> Dataset content
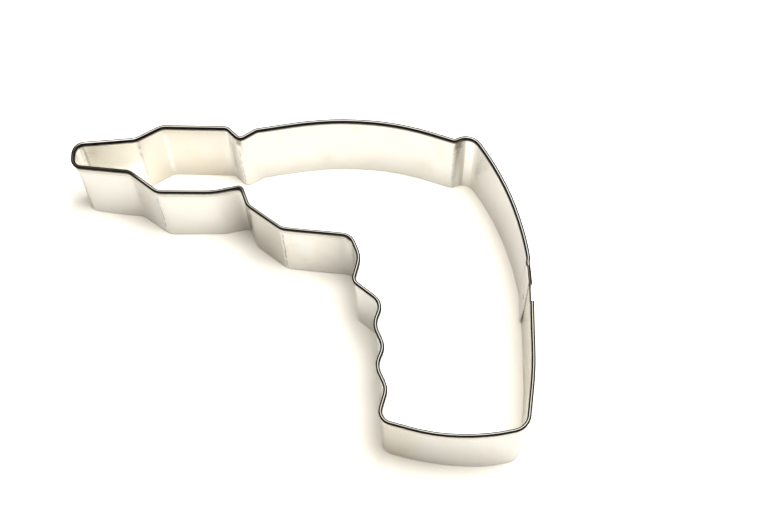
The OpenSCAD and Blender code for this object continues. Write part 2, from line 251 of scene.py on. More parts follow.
class CutterWeldSettings(PropertyGroup):
    """Sizes of the two spot welds"""

    radius: size("Radius", 1.05 * MM, "Radius of the button of a weld")
    dent: size("Dent", 0.05 * MM, "Depth of the dent that the tips leave on each side")
    dent_radius: size("Dent radius", 1.5 * MM, "Distance at which the dent runs out")
    dish: size("Dish", 0.02 * MM, "Hollow in the middle of a button")
    low_height: size("Lower weld", 10.8 * MM, "Height of the lower weld above the cutting edge")
    high_height: size("Upper weld", 15.5 * MM, "Height of the upper weld above the cutting edge")
    steps: IntProperty(name="Steps", description="Faces round a button", default=40, min=12)


class CutterFinishSettings(PropertyGroup):
    """Colours and polish of the sheet and the welds"""

    tin: tint("Tin", (0.7, 0.694, 0.668), "Colour of clean tin plate")
    # Colour of the stains, also used as painted shade on some walls.
    stain_and_shade_tint: tint("Stain", (0.65, 0.6, 0.5), "Colour of the faint stains on it")
    # Painted shade: colour of the tin in shade, on the flap and on walls that mirror shaded paper.
    shade_tin: tint("Dull tin", (0.5, 0.475, 0.415), "Colour of the tin that the rollers dulled on the flap")
    steel: tint("Steel", (0.34, 0.295, 0.235), "Colour of bare steel on edges and creases")
    # Painted highlight: colour of the bright streaks along bends and of the patches of painted light.
    highlight_tint: tint("Burnished tin", (1, 0.985, 0.94), "Colour of the tin that a bend has burnished")
    # Painted dark reflections and shade: colour of the rim's shoulders, its crushed end and its darkened
    # stretches.
    painted_shade: tint("Crazed tin", (0.025, 0.021, 0.017), "Colour of the crazed tin on the shoulders of the rim")
    weld: tint("Weld", (0.5, 0.47, 0.41), "Colour of the welds")
    cloudy: share("Clouds", 0.5, "How strongly the faint clouds of stain show")
    mottled: share("Mottle", 0.2, "How strongly the mottle shows")
    bared: share("Bare edges", 0.75, "How much of the steel shows on the sheared edges")
    scorched: share("Scorch", 0.7, "How strongly the scorched spots of the welds show")
    # Share of that painted shade which is matte, so that it shows no glints.
    matte_shade: share("Crust", 0.5, "Share of the crazed tin that is a matte crust")
    polish: share("Roughness", 0.2, "Roughness of clean tin plate")
    rim_polish: share("Rim roughness", 0.07, "Roughness of the rim, which hands have polished")
    weld_polish: share("Weld roughness", 0.25, "Roughness of the smoothest spots of the welds")
    cloud_roughness: share("Cloud roughness", 0.08, "Roughness that the clouds of stain add")
    rolling_roughness: share("Rolling roughness", 0.1, "How far the rolling marks change the roughness")
    steel_roughness: share("Steel roughness", 0.25, "Roughness that bare steel adds")
    grain_roughness: share("Grain roughness", 0.25, "Roughness that the grain of the welds adds")
    relief: size("Relief", 0.004 * MM, "Height of the rolling marks and the mottle")
    weld_relief: size("Weld relief", 0.01 * MM, "Height of the grain of the welds")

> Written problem
Can you write out the lines above, from the first one through the one containing "and polish of", exactly as they appear and nothing more?

> Worked answer
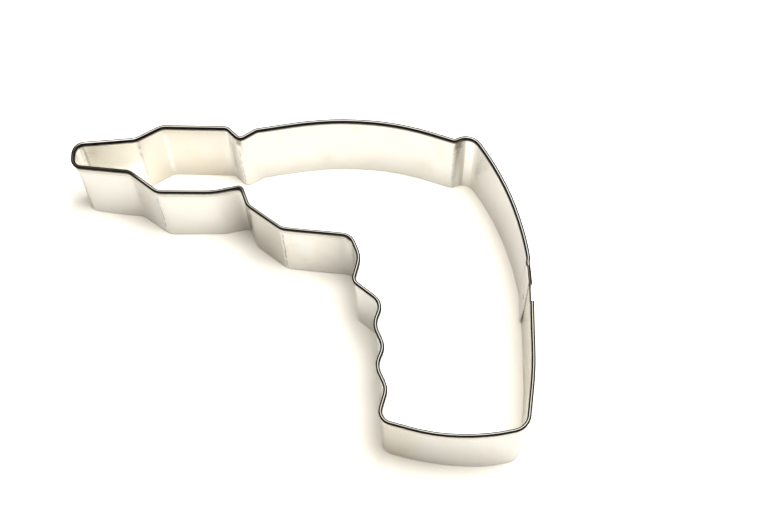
The OpenSCAD and Blender code for this object continues. Write part 2, from line 251 of scene.py on. More parts follow.
class CutterWeldSettings(PropertyGroup):
    """Sizes of the two spot welds"""

    radius: size("Radius", 1.05 * MM, "Radius of the button of a weld")
    dent: size("Dent", 0.05 * MM, "Depth of the dent that the tips leave on each side")
    dent_radius: size("Dent radius", 1.5 * MM, "Distance at which the dent runs out")
    dish: size("Dish", 0.02 * MM, "Hollow in the middle of a button")
    low_height: size("Lower weld", 10.8 * MM, "Height of the lower weld above the cutting edge")
    high_height: size("Upper weld", 15.5 * MM, "Height of the upper weld above the cutting edge")
    steps: IntProperty(name="Steps", description="Faces round a button", default=40, min=12)


class CutterFinishSettings(PropertyGroup):
    """Colours and polish of the sheet and the welds"""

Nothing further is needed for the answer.